WHAT NEEDS TO BE DONE
State how many lines contain the string "part", and write nothing else.

EXCERPTED DATA
------------------------------------------------------------
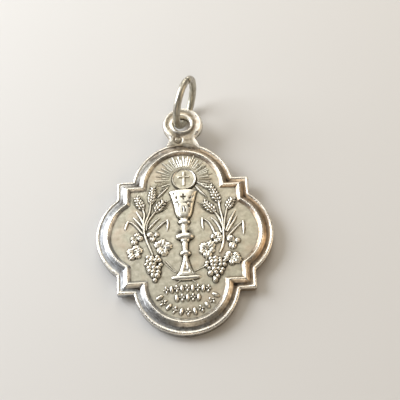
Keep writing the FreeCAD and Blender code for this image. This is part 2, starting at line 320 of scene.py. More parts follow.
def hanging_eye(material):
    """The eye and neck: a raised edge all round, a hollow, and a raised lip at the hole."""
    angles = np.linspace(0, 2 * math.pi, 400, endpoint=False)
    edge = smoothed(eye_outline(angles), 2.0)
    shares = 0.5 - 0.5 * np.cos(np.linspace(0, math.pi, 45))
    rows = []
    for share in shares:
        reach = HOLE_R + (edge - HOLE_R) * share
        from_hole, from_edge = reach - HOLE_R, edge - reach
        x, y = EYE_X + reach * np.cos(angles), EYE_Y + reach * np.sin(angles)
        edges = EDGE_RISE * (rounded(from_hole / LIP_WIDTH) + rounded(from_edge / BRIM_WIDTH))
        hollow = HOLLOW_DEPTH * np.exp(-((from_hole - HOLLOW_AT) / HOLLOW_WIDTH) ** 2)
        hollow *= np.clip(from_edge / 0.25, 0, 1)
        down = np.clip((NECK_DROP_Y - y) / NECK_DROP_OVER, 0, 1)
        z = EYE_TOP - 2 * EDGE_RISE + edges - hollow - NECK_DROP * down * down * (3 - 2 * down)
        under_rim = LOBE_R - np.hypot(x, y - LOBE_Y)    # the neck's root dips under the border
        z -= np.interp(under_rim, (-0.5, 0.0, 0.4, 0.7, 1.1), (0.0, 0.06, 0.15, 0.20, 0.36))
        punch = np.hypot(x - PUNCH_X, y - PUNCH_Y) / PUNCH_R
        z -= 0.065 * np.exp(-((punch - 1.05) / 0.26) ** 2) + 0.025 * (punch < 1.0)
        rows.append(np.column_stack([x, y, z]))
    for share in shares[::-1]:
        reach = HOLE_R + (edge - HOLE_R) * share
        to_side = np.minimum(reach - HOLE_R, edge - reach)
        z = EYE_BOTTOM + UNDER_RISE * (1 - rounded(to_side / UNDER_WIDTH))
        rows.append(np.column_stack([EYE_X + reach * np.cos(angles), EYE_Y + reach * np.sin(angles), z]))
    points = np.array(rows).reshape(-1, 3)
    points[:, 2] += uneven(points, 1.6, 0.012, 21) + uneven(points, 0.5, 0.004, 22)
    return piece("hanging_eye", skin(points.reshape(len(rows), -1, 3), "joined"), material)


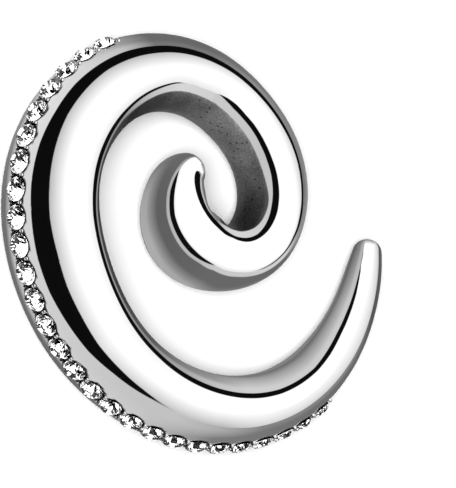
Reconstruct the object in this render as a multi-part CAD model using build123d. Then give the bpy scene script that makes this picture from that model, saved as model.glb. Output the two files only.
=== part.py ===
------------------------------------------------------------
TASK RESULT
3